Run parallel processing with non-buffered IO (default):

mass_image_processing ./imgs-in ./imgs-out

or

mass_image_processing ./imgs-in ./imgs-out -p -nb

Run parallel processing with buffered IO:

mass_image_processing ./imgs-in ./imgs-out -p -b

Run sequential processing with non-buffered IO:

mass_image_processing ./imgs-in ./imgs-out -s -nb

Run sequential processing with buffered IO:

mass_image_processing ./imgs-in ./imgs-out -s -b

Comparison

Depending on how you want to process images it will have a major effect on how your system resources will be utilized and how much time it will take to run the job.
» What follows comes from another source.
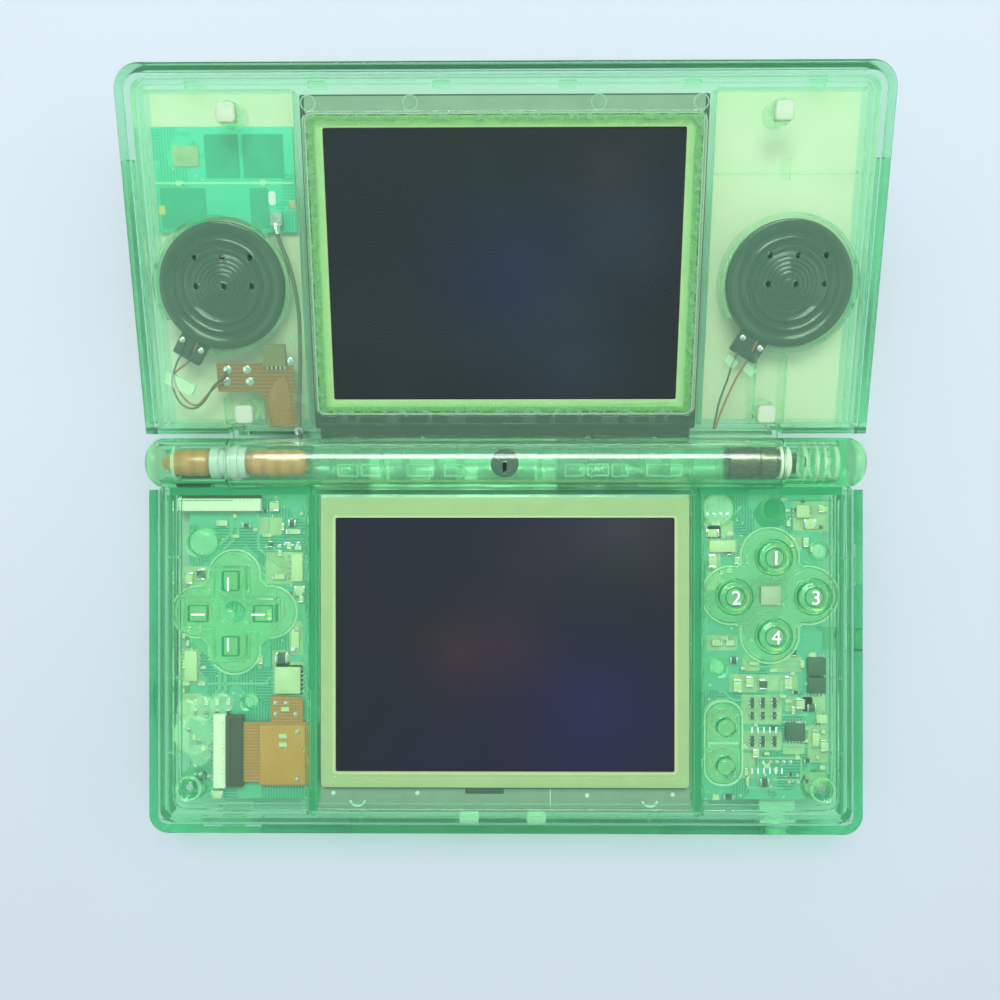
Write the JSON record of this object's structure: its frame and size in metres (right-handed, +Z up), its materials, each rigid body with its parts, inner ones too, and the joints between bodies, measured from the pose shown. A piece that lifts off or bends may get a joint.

We will compare all 4 possibilities below with different number of images.

All images are different from each other and are high-quality 4k images which every one of them has a size around 10MB.

These benchmarks are generated in an Arch Linux pc with 20 cores and 64GB of RAM.

10 Images

Running with 10 images will be like this:

Parallel non-buffered Parallel buffered Sequential non-buffered Sequential buffered
1.38 secs 1.46 secs 10.38 secs 10.76 secs

100 Images

Running with 100 images will be like this:

Parallel non-buffered Parallel buffered Sequential non-buffered Sequential buffered
20.39 secs 20.28 secs 170.40 secs 170.22 secs

1000 Images

Running with 1000 images will be like this:

Parallel non-buffered Parallel buffered Sequential non-buffered Sequential buffered
131.16 secs 129.61 secs 16.99 mins 16.93 mins

Conclusion

Runtime Comparison

By comparing runtime results we can see the parallel version is about 8 times faster than the sequential version.

Resource Usage

Sequential version used a fixed amount of CPU and RAM because every image was roughly the same size and there was no parallel execution. Even one percent of CPU and RAM was not acquired by sequential version, so many of the system resources was not utilized and remained useless. But on the other hand the parallel version used as much CPU and RAM as it could acquire without degrading the performance of other parts of the system. This is because C++ asynchronous programming will manage threads in the most efficient way possible.

Buffered IO

Enabling or disabling buffered IO seems to not much affect the performance, but when number of images increases it improves the performance. So we can say for low number of images (e.g. less than 1000) it's better to use non-buffered version but for higher amounts of images it's better to use buffered IO.